Paulo Bento sabe-o mas de certa forma ele também é o espelho desse Portugal dos pequeninos que acredita que vale mais do que realmente vale. Os erros contra a Islândia foram só um reflexo de todos os erros de todas as qualificações portuguesas da última década onde a solvência e o saber estar nunca foram recorrentes. Podem Rui Patricio, João Pereira, Rolando, Eliseu, Carlos Martins, Ruben Micael, Helder Postiga, Ricardo Quaresma, Hugo Almeida, Miguel Veloso, Beto ou Nuno Gomes ser parte importante numa selecção que aspira a tanto mas que continua a valer tão pouco? Olhamos para os centro-campistas espanhóis, ingleses, alemães, holandeses, franceses ou italianos sentados no banco de suplentes e entendemos esse abismo que separa hoje, mais do que nunca, o futebol luso, abandonado às urtigas, do futebol da elite europeia.
Países como Dinamarca, Suécia, Croácia, Bósnia, Montenegro, Sérvia, República Checa, Turquia, Bélgica, Escócia, Eslovénia ou Irlanda, não possuem nomes globais como Ronaldo, mas como selecções hoje por hoje valem tanto como a equipa das Quinas. É perante eles que o futebol português tem de medir a sua bitola em vez de continuar com sonhos quixotescos de olhar olhos nos olhos com nações que fizeram o trabalho de caso a tempo e horas.

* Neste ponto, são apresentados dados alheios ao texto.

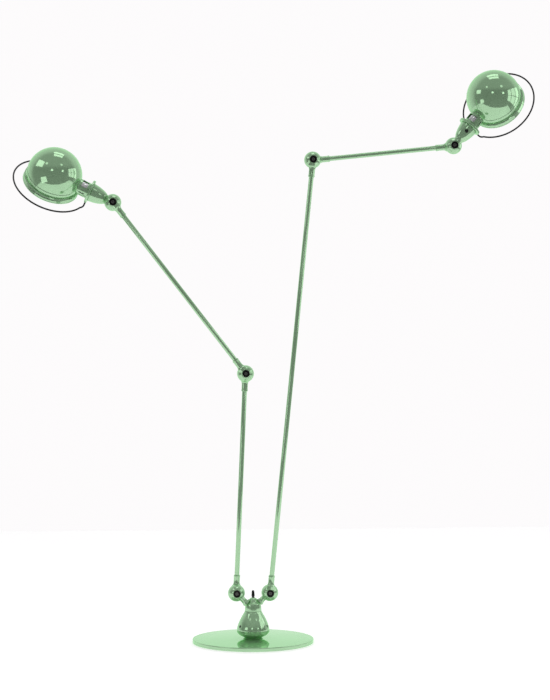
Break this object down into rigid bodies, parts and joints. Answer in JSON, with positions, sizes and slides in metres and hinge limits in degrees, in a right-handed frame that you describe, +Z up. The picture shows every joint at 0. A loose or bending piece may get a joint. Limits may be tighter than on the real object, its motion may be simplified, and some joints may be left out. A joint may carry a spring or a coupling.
{
  "type": "adjustable arm floor lamp",
  "caption": "Free-standing lamp with a round base, a pear-shaped post, jointed tube arms on ball joints and ventilated dome heads with wire handle rings.",
  "frame": {"origin": "centre of the underside of the base pad, on the floor", "axes": "+Z up, +X to the right of someone facing the lamp, +Y to the rear"},
  "size_m": [1.4241, 0.33, 1.5716],
  "materials": {
    "green_lacquer": "high-gloss pale green lacquer over steel",
    "black_lacquer": "gloss black lacquer over steel wire",
    "black_plastic": "moulded black plastic and blackened screws, satin gloss",
    "board": "brown laminated insulating board, matte",
    "steel": "turned steel, lightly brushed",
    "chrome": "bright chrome plate",
    "rubber": "black rubber, matte",
    "opal_glass": "opal white glass"
  },
  "bodies": {
    "base": {"base_plate": "green_lacquer", "foot_pad": "rubber", "pear_bowl": "green_lacquer", "pear_bell": "green_lacquer", "pear_screw_left": "black_plastic", "pear_screw_right": "black_plastic", "centre_stud": "steel", "cable_grommet": "rubber"},
    "yoke": {"yoke_cap": "green_lacquer", "left_base_joint_front_half": "green_lacquer", "left_base_joint_bolt": "steel", "left_base_joint_cup": "black_plastic", "right_base_joint_rear_half": "green_lacquer", "right_base_joint_contact_disc": "board"},
    "switch": {"switch_lever": "black_plastic"},
    "left_lower_arm": {"left_base_joint_rear_half": "green_lacquer", "left_base_joint_contact_disc": "board", "left_lower_tube": "green_lacquer", "left_elbow_rear_half": "green_lacquer", "left_elbow_contact_disc": "board"},
    "left_upper_arm": {"left_elbow_front_half": "green_lacquer", "left_elbow_bolt": "steel", "left_elbow_cup": "black_plastic", "left_upper_tube": "green_lacquer", "left_wrist_front_half": "green_lacquer", "left_wrist_bolt": "steel", "left_wrist_cup": "black_plastic"},
    "left_neck": {"left_wrist_rear_half": "green_lacquer", "left_wrist_contact_disc": "board", "left_neck_housing": "green_lacquer", "left_neck_screw": "black_plastic"},
    "left_head": {"left_flange": "green_lacquer", "left_collar": "green_lacquer", "left_lampholder": "chrome", "left_bulb": "opal_glass", "left_shade": "green_lacquer", "left_handle_ring": "black_lacquer"},
    "right_lower_arm": {"right_base_joint_front_half": "green_lacquer", "right_base_joint_bolt": "steel", "right_base_joint_cup": "black_plastic", "right_lower_tube": "green_lacquer", "right_elbow_front_half": "green_lacquer", "right_elbow_bolt": "steel", "right_elbow_cup": "black_plastic"},
    "right_upper_arm": {"right_elbow_rear_half": "green_lacquer", "right_elbow_contact_disc": "board", "right_upper_tube": "green_lacquer", "right_wrist_rear_half": "green_lacquer", "right_wrist_contact_disc": "board"},
    "right_neck": {"right_wrist_front_half": "green_lacquer", "right_wrist_bolt": "steel", "right_wrist_cup": "black_plastic", "right_neck_housing": "green_lacquer", "right_neck_screw": "black_plastic"},
    "right_head": {"right_flange": "green_lacquer", "right_collar": "green_lacquer", "right_lampholder": "chrome", "right_bulb": "opal_glass", "right_shade": "green_lacquer", "right_handle_ring": "black_lacquer"}
  },
  "joints": [
    {"name": "yoke_swivel", "type": "hinge", "parent": "base", "child": "yoke", "pos_m": [0, 0, 0.0853], "axis": [0, 0, 1], "range_deg": [-170, 170]},
    {"name": "switch_tilt", "type": "hinge", "parent": "yoke", "child": "switch", "pos_m": [0, 0, 0.1154], "axis": [1, 0, 0], "range_deg": [0, 24]},
    {"name": "left_base_tilt", "type": "hinge", "parent": "yoke", "child": "left_lower_arm", "pos_m": [-0.0455, 0, 0.1344], "axis": [0, -1, 0], "range_deg": [-8, 55]},
    {"name": "left_elbow_tilt", "type": "hinge", "parent": "left_lower_arm", "child": "left_upper_arm", "pos_m": [-0.0209, 0, 0.73139], "axis": [0, -1, 0], "range_deg": [-30, 85]},
    {"name": "left_wrist_tilt", "type": "hinge", "parent": "left_upper_arm", "child": "left_neck", "pos_m": [-0.38046, 0, 1.19411], "axis": [0, -1, 0], "range_deg": [-90, 90]},
    {"name": "left_head_swivel", "type": "hinge", "parent": "left_neck", "child": "left_head", "pos_m": [-0.38046, 0.01, 1.19411], "axis": [-0.9003, 0, 0.4352], "range_deg": [-160, 160]},
    {"name": "right_base_tilt", "type": "hinge", "parent": "yoke", "child": "right_lower_arm", "pos_m": [0.0455, 0, 0.1344], "axis": [0, -1, 0], "range_deg": [-50, 8]},
    {"name": "right_elbow_tilt", "type": "hinge", "parent": "right_lower_arm", "child": "right_upper_arm", "pos_m": [0.16298, 0, 1.31557], "axis": [0, -1, 0], "range_deg": [-80, 100]},
    {"name": "right_wrist_tilt", "type": "hinge", "parent": "right_upper_arm", "child": "right_neck", "pos_m": [0.55357, 0, 1.35904], "axis": [0, -1, 0], "range_deg": [-85, 80]},
    {"name": "right_head_swivel", "type": "hinge", "parent": "right_neck", "child": "right_head", "pos_m": [0.55357, -0.01, 1.35904], "axis": [0.6312, 0, 0.7756], "range_deg": [-160, 160]}
  ]
}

Dito isto e Portugal até pode qualificar-se de forma directa para o Europeu mesmo perdendo. Seria o pior que podia passar ao futebol luso porque, uma vez mais, o apuramento directo, sem vencer sequer o grupo, taparia todos os problemas reais e graves do futebol português. Talvez seja necessário para Portugal passar por um período de hibernação, como sucede com países com a Bélgica, Irlanda, Roménia ou Escócia, para entender qual deve voltar a ser o caminho a seguir. O problema é que a ampliação a 24 equipas dos próximos Europeus, uma vez mais, enganará tudo e todos e continuará a funcionar como desculpa perfeita para quem continua a adentrar-se no mar sem remos nem velas.